The insurgents managed to liberate the half of Warsaw west of the River Vistula, but the occupiers struck back with brutal might. Although the Soviets had already reached the eastern banks of the Vistula, they wanted to secure their positions before pressing on.

‘A Nation of Such Courage is Immortal’

Himmler, whom Hitler had tasked with quelling the rebellion, had the SS shoot civilians at random until ammunition began running low. The Germans then launched an offensive in which nearly 40,000 men were sent after the rebels holed up in the old town. Bitter house-to-house fighting ensued, but the insurgents lacked experience, weapons and ammunition.

More than 150,000 people died in the battle for the city.
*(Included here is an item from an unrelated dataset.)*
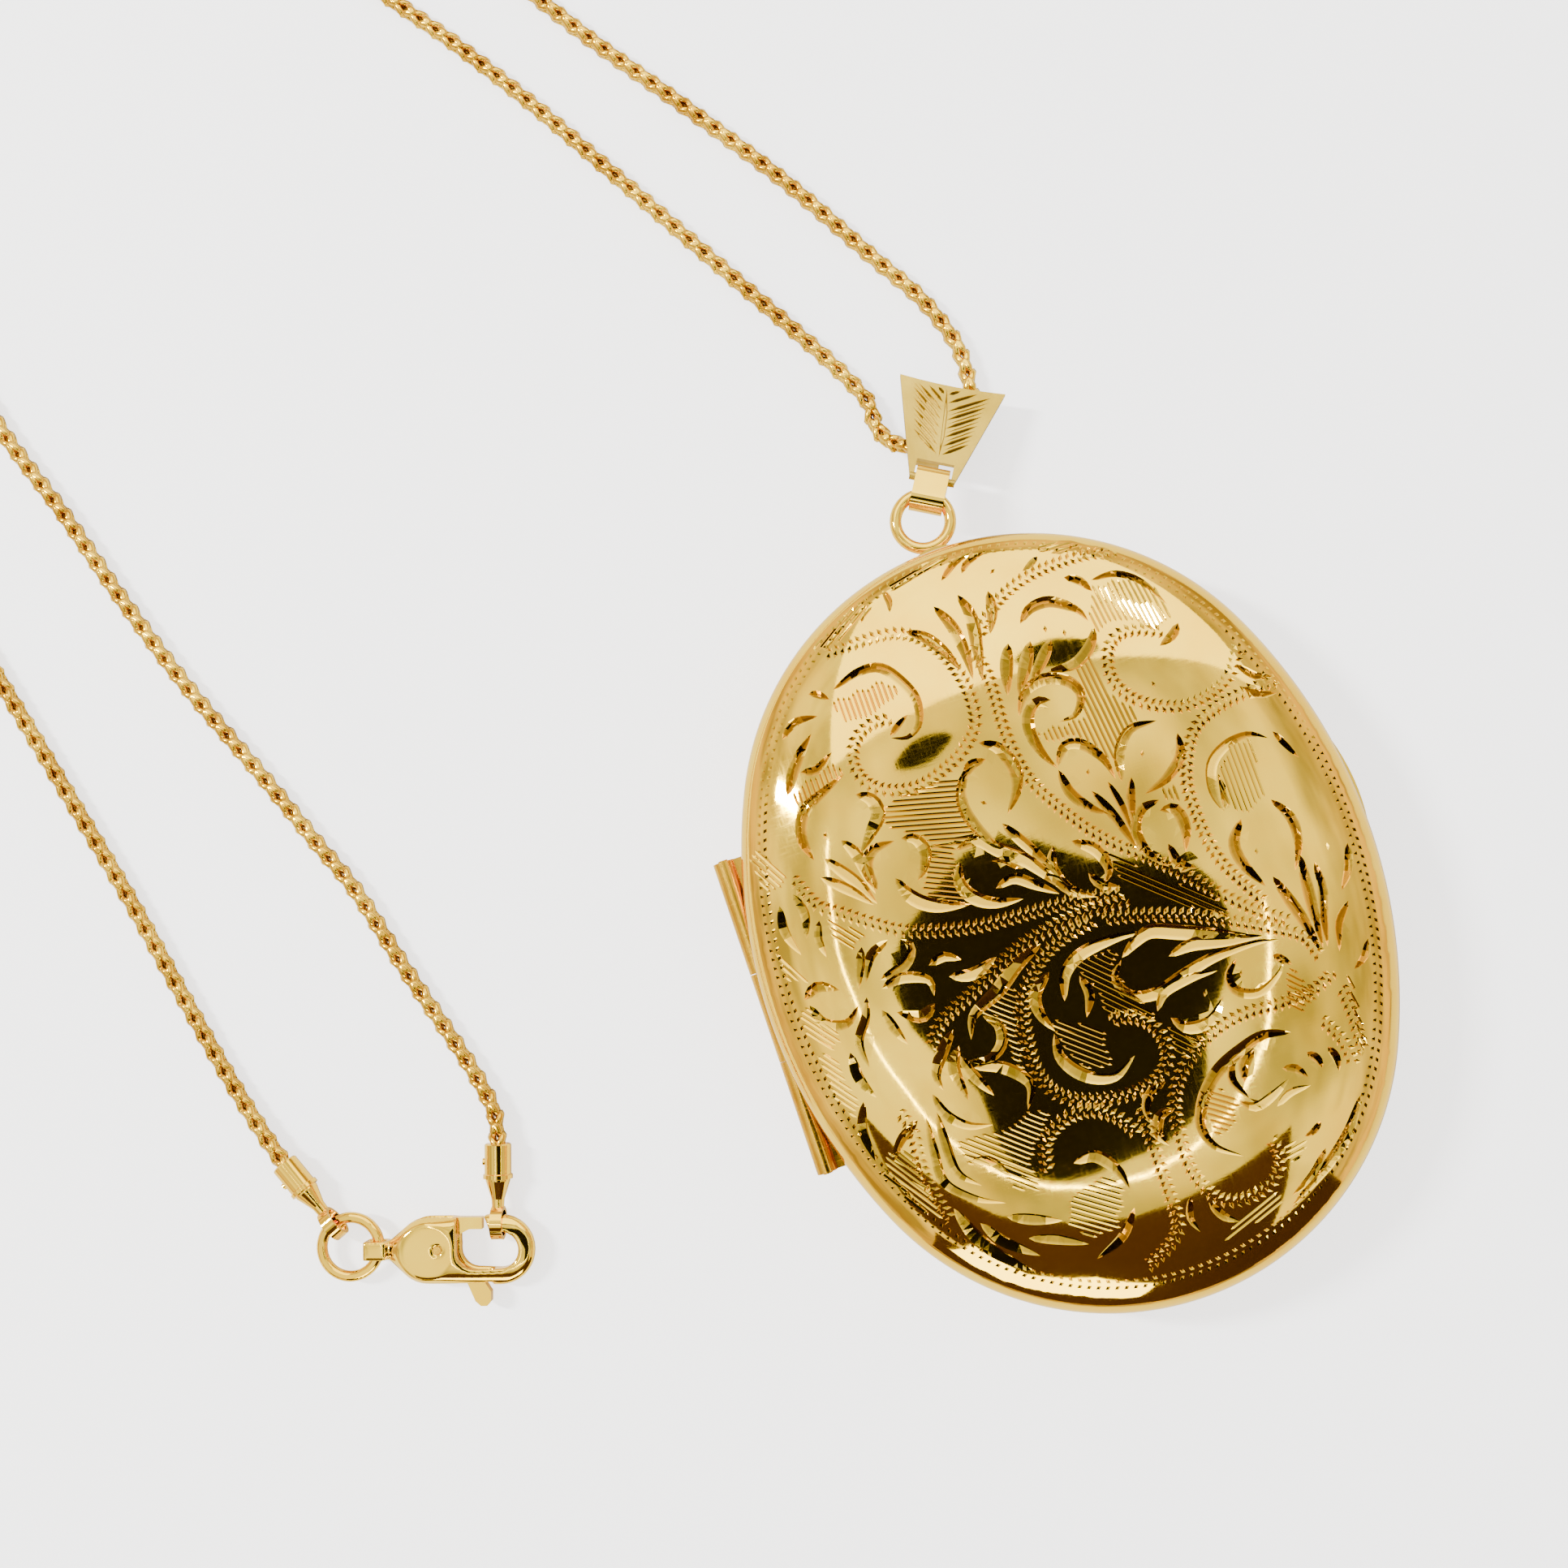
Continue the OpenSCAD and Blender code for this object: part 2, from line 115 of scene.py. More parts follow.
# %% The route that the chain lies along
LOW = 0.65
ROUTE = [
    (-52.1, 1.4, 1.2), (-53, 4, 0.9), (-54.1, 8, LOW), (-55.4, 14, LOW), (-56.8, 20.8, LOW),
    (-58.5, 28, LOW), (-60.8, 37.5, LOW), (-63.5, 48, LOW), (-66, 58.5, LOW), (-68.5, 70, LOW),
    (-69.8, 81, LOW), (-69.5, 91.5, LOW), (-67, 101, LOW), (-62, 108.5, LOW), (-54.5, 112.5, LOW),
    (-46, 111.5, LOW), (-38, 106.5, LOW), (-31, 98.5, LOW), (-24.5, 89, LOW), (-18, 79, LOW),
    (-12.2, 69.5, LOW), (-9.4, 65, LOW), (-5, 58.5, LOW), (-0.7, 51.8, LOW), (3, 45.1, LOW),
    (5.1, 41.3, LOW), (6.2, 38, LOW), (6.3, 36, 0.7), (6.1, 34.6, 0.85), (5.8, 33.4, 1.1),
    (5.3, 32.4, 1.4), (4.6, 31.6, 1.8), (3.7, 31.3, 2.1), (2.6, 31.3, 2.35), (1.5, 31.7, 2.2),
    (0.5, 32.3, 1.7), (-0.2, 33.2, 1.15), (-0.5, 34.5, 0.8), (-0.5, 36.1, LOW), (-1.7, 38.9, LOW),
    (-3.7, 42.6, LOW), (-7, 48.5, LOW), (-11.5, 56.6, LOW), (-15, 62.8, LOW), (-18.6, 68.6, LOW),
    (-21.6, 72.9, LOW), (-26, 79.5, LOW), (-32, 88.5, LOW), (-38.5, 96.5, LOW),
    (-46, 102, LOW), (-53.5, 101.5, LOW), (-59, 95.5, LOW), (-61.3, 86, LOW), (-60.6, 75, LOW),
    (-58.4, 64, LOW), (-55.8, 53.8, LOW), (-53.5, 47, LOW), (-51.4, 40, LOW), (-49, 33, LOW),
    (-45.9, 25.4, LOW), (-44, 20.5, LOW), (-42.4, 16.4, LOW), (-40.9, 10.6, LOW),
    (-39.2, 4.8, LOW), (-38.5, 2, 0.75), (-38.2, 0, 1), (-38.5, -1.9, 1.2),
]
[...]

Before they eventually capitulated after 63 days, the Polish home guard sent out one last radio message from Warsaw: “A nation of such courage is immortal.”
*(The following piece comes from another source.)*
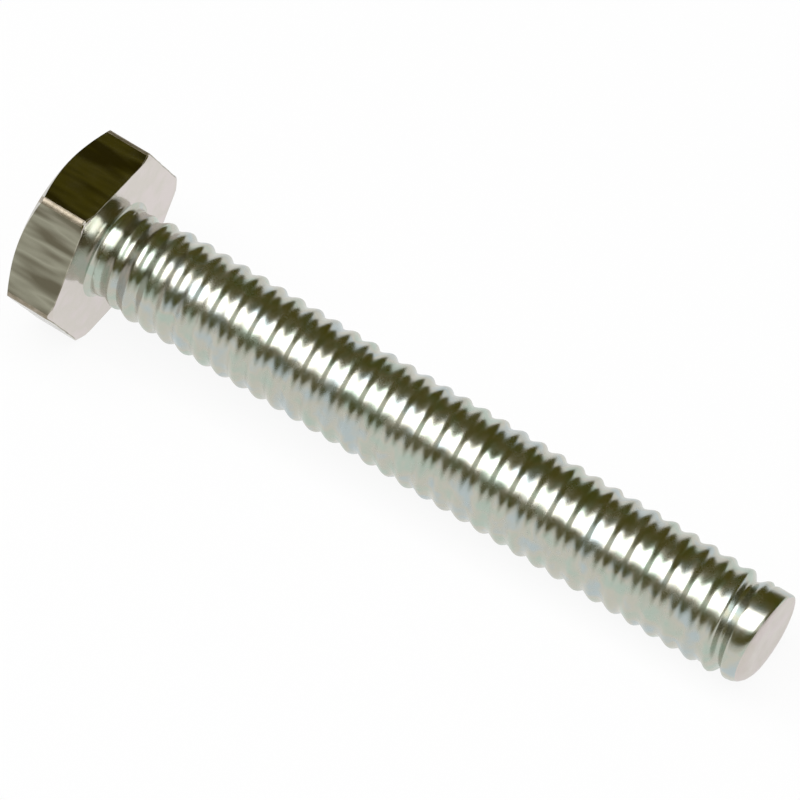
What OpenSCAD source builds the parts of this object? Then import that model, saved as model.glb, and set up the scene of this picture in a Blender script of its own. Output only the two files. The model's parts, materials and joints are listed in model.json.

[.......] Of the 35 million people who had lived in Poland at the start of the War, six million had perished — almost 18 percent of the population.

Red Army soldiers entered Krakow, the capital of the General Government, on January 17, 1945.

Frank’s official diary contains the following entry for that day: “The Governor-General left Krakow castle in a motorcade in splendid winter weather and brilliant sunshine.” On the journey back to his native Bavaria, Frank and three of his staff burnt most of the official files they had taken with them.

After the War, Frank was brought before the Nuremberg Trials, accused of war crimes and crimes against humanity. In a moment of enlightenment he admitted, “In a thousand years, people will still be blaming Germany.”

But in his closing remarks, Frank complained about the “most horrific mass crimes” allegedly committed against Germans in the East, acts which he said “easily match any guilt on our part.”

Frank was found guilty, and sent to the gallows.